Netflix has done multiple price hikes over the past several years. They are averaging about one price hike every two years. These price hikes have done absolutely nothing to the subscriber base. Hardly anyone churns. Subscribers just suck it up, and move on, because Netflix content is so good that consumers don’t want to go without it.
This dynamic will remain true for the foreseeable future.
Just look at the data. Nine of the top 10 original streaming TV shows were Netflix shows in 2020. Consumers aren’t going to give up all that awesome content because prices went up $1 per month.
Thus, Netflix will continue to gradually hike prices by ~$1 per month every two years, without any meaningful churn. That’s important, because Netflix hiking prices means hundreds of millions of dollars in incremental revenue, without any incremental costs. Each price hike is exceptionally margin additive.
Broadly, then, the dynamic of robust revenue growth and robust margin expansion which has underpinned the rally in NFLX stock over the past decade, will remain in-place for the next decade, too.
Bottom Line on NFLX Stock
Netflix stock was one of the stock market’s biggest winners in the 2010s because of three strong fundamental drivers. All three fundamental drivers will remain vigorous throughout the 2020s. Thus, red-hot NFLX stock should stay red-hot this decade.
The only concern? Valuation.
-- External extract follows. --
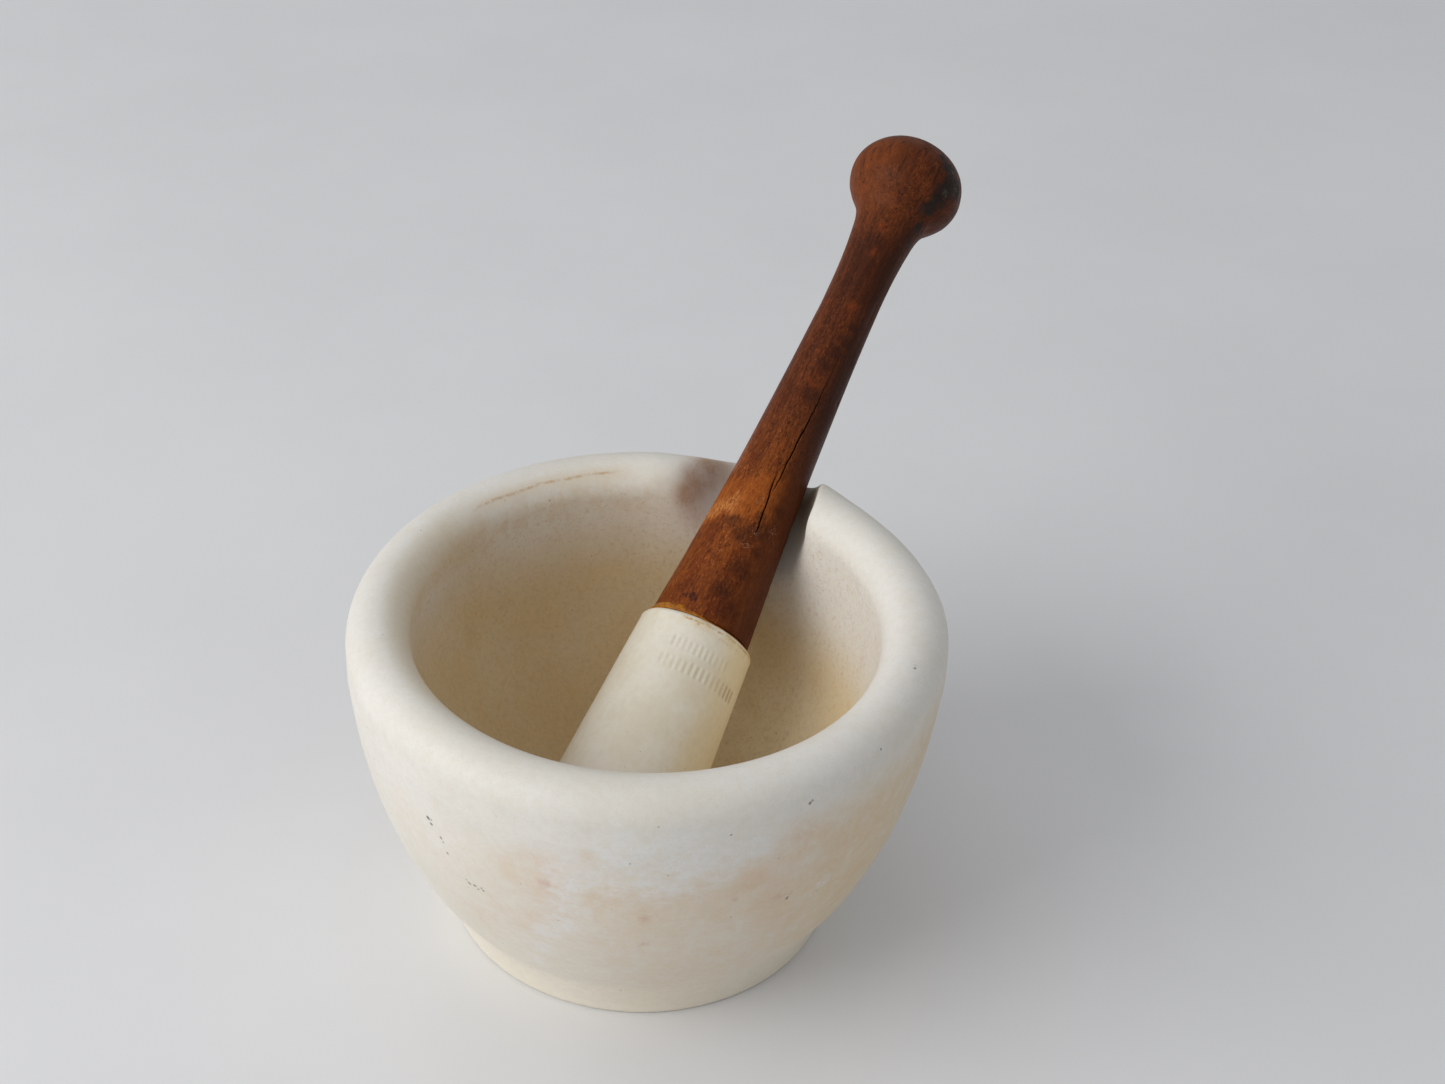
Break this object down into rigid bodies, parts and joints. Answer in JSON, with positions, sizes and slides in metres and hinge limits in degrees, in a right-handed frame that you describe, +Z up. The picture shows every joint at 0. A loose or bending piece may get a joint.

But, even then, my numbers suggest that Netflix stock — assuming it can run to 500 million subs, hike prices to $15 per month and operate at around 30% operating margins — will be worth $1,000 in the not-too-distant future.
With the fundamentals strong and the valuation reasonable, NFLX stock is in a great position to remain one of Wall Street’s brightest stars.
On the date of publication, Luke Lango did not have (either directly or indirectly) any positions in the securities mentioned in this article.